I posted a patch here to make GlobalAlias's API look like the aliasee is always a GlobalValue; that is, setAliasee() takes a GlobalValue, and getAliasee() always returns a GlobalValue: http://lists.cs.uiuc.edu/pipermail/llvm-commits/Week-of-Mon-20110725/125031.html
I like this approach, this seems better than my suggestion in the description above.
> I posted a patch here to make GlobalAlias's API look like the aliasee is always > a GlobalValue; that is, setAliasee() takes a GlobalValue, and getAliasee() > always returns a GlobalValue: > > http://lists.cs.uiuc.edu/pipermail/llvm-commits/Week-of-Mon-20110725/125031.html Duncan argued that it would be better if the type of the GlobalAlias always matched the type of its operand. I updated the patch accordingly: http://lists.cs.uiuc.edu/pipermail/llvm-commits/Week-of-Mon-20110801/125477.html
I was thinking about this a bit. The object files we support have a different view of what an alias is. On Mach-O there is (or there will be once the linker implements it) N_INDR. It is just a directive that tells the linker that this symbol should have the same address as another one. The consequences of implementing alias like that are * Alias can point to symbols in other files. * Alias must point to a symbol. On ELF (and I am almost sure on COFF), an alias is just another symbol. It just happens to point to a position also pointed by another symbol. The consequences of implementing alias like that are: * Alias can only point to symbols in this file. * Alias can point inside an object. This could be useful for representing cases where the abi mandates a symbol inside a particular data structure (like microsoft vtables). My suggestion is then: * Have ELF/COFF backends error on an attempt to alias a declaration. (right now they miscompile). * Implement explicit COMDATs at the llvm IR. This is needed to have the notion of a set of symbols/data that can be dropped as a group. * Allow alias with non-zero GEPs, but have the Mach-O backend error on them.

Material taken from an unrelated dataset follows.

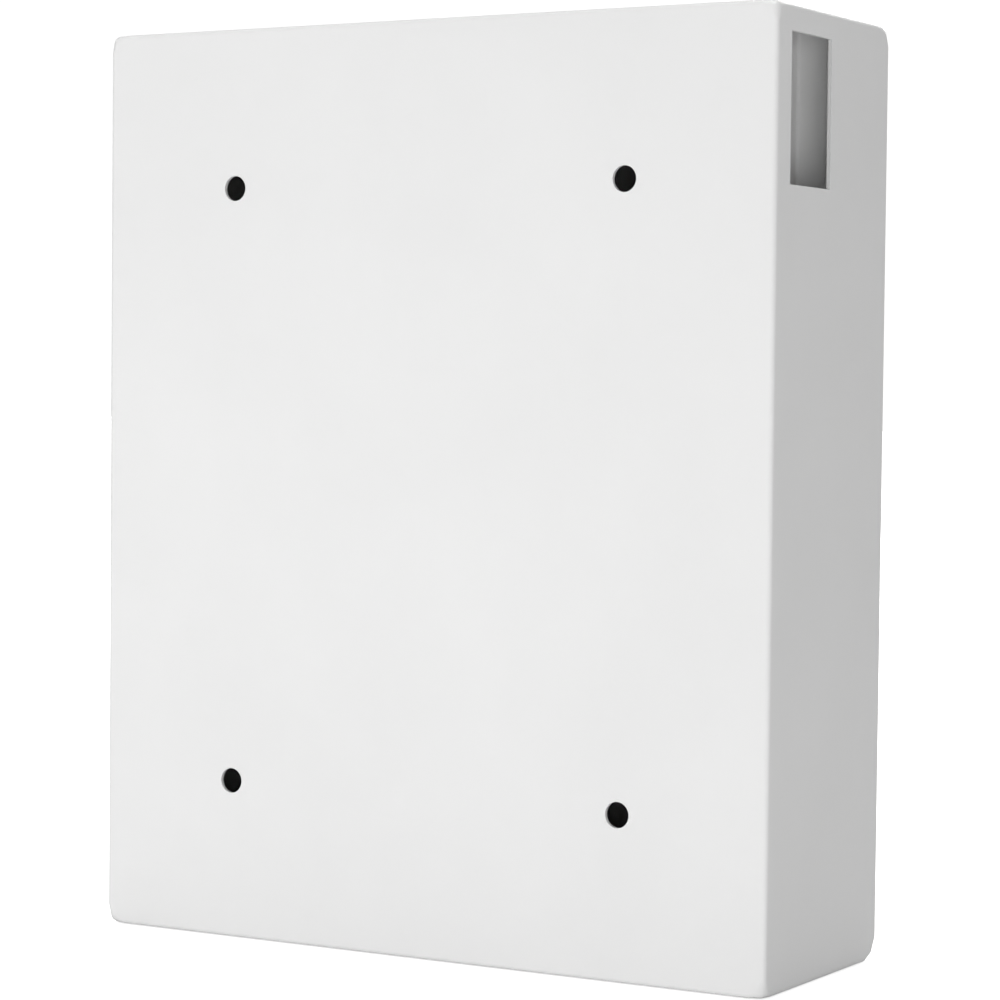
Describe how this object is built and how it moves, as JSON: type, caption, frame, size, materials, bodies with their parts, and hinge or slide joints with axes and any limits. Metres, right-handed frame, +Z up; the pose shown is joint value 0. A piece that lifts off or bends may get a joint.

For MachO, I was toying with only producing an N_INDR symbol when the destination couldn't be resolved within the file. I don't think I'd implemented it like that yet, because I'd viewed it as more of an optimisation; but I now see it affects semantics and permitted forms. Making that a policy decision would seem to remove at least some of the special cases if I'm reading your description properly. If so, I'd be happy to make sure it *does* work like that, if it would help.
(In reply to comment #12) > For MachO, I was toying with only producing an N_INDR symbol when the > destination couldn't be resolved within the file. I don't think I'd > implemented it like that yet, because I'd viewed it as more of an > optimisation; but I now see it affects semantics and permitted forms. > > Making that a policy decision would seem to remove at least some of the > special cases if I'm reading your description properly. If so, I'd be happy > to make sure it *does* work like that, if it would help. It would help in two ways * Knowing what can be implemented in MachO * Having any alias support at all in MachO :-) Thanks!
Starting with r198349 we also accept addrspacecast, and that does look like a valid use (see the thread following the commit). For this bug this probably means that the "new alias" should also have an optional address space.
One other design issue with GlobalAlias is that the LangRef doesn't give them a section, but in practice, I can construct an alias with a section using LLVM's C++ API because GlobalAlias inherits from GlobalValue. However, the section doesn't round trip through bitcode or LLVM asm because it was skipped. There's a few other attributes on GlobalValue that aren't present in LangRef, but they probably don't matter as much.
This was fixed, but not in the way that is discussed in this bug. Instead, alias are defined to point to arbitrary expressions and we changed all the code that thought it was possible to, for example, find the aliased symbol. The argument that convinced me to go this ways is that at the assembly level expressions like a = b - c are sometime valid depending on what b and c are. Before r210062 there was no way to produce such an expression in LLVM. What we now have is * GlobalObjecs introduce new data. They are functions or variables. They normally have a symbol (except for some cases with private linkage). * GlobalAliases define a label pointing somewhere. At the LLVM level it is not possible to know if the expression defining the location is valid or not. I would love to be able to tell if a given expression is valid at the IR level without dropping support for representing any expression an assembler supports, but that would be quite a massive change: With pr10368 we would basically get expressions to represent what is representable with relocations in object files. In addition to that we would need to be have a different expression type for all the cases that don't need a relocation. This would require knowing at the llvm level what section/atom a label is in.